Using tech to improve our feeling of having a place in the world is a challenge.
Are we ready to build new tools to help us along our existence journeys, as organizations, and as individuals?
Our next frontier must be a species-defining one - tech that improves our existence.
The brutally beautiful question: How can emotional tech help in the workplace?
Blast across the world in this moment and someone, somewhere, is at their desk, at work, crying in frustration over their circumstances. They’re tied into an intense knot, mugged of their identity. You may have seen it in your past working life too, heard the sobs, and it’s still happening. What does this have to do with tech? That person will be in there alone but they’ll have a phone with them, dozens of apps installed. But which one is enough? Which app shows up and over-delivers help in a heartbeat. Do any? Probably not. This is why People and Emotional Tech is amazingly exciting. Tech can do so much more because tech can help so much more.
What do we do in moments when we doubt ourselves? In our minds, we take a walk over the fields by reaching for technology. Yet using tech to improve our feeling of having a place in the world is a challenge pitched against Sartre’s echoing war cry to the mind: “everything has been figured out, except how to live.” Are we ready to build new tools to help us along our existence journeys, as organizations and as individuals?
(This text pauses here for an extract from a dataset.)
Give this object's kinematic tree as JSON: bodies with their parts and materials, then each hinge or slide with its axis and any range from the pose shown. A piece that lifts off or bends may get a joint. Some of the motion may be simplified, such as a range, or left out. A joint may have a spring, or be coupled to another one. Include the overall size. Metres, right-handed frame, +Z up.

How do we avoid building the soulless remote factories of tomorrow? How do we use the opportunity of investment, connections, invention, and sharpness of spirit to build something that’s good for us as a species? Perhaps we can build an app that brings us to tears with the beauty of it as we delve in for the first time, because it shows up in our lives, batters us from nowhere with a soothing tennis-racket-to-the-face of compounding good.
We’ve walked into an open-ended calendar where we can place the most intimate value into people’s hands. And there’s a soundtrack playing all the time to that. Right now, I’m hearing a soundtrack that encourages many of us to jump and fly higher than before. But we can simultaneously build the best landing zone to sustain our nature as an entire species between flights. To achieve this we need tech that says no to what’s wrong, says yes to what’s right, and skateboards down the oil-splashed roller coaster of everything in between. We need tech that guides and directs the uncertain lives of the billions of new adults and children yet to parachute into our buildings, bus stops, boutique lifestyle contracts, and banking systems.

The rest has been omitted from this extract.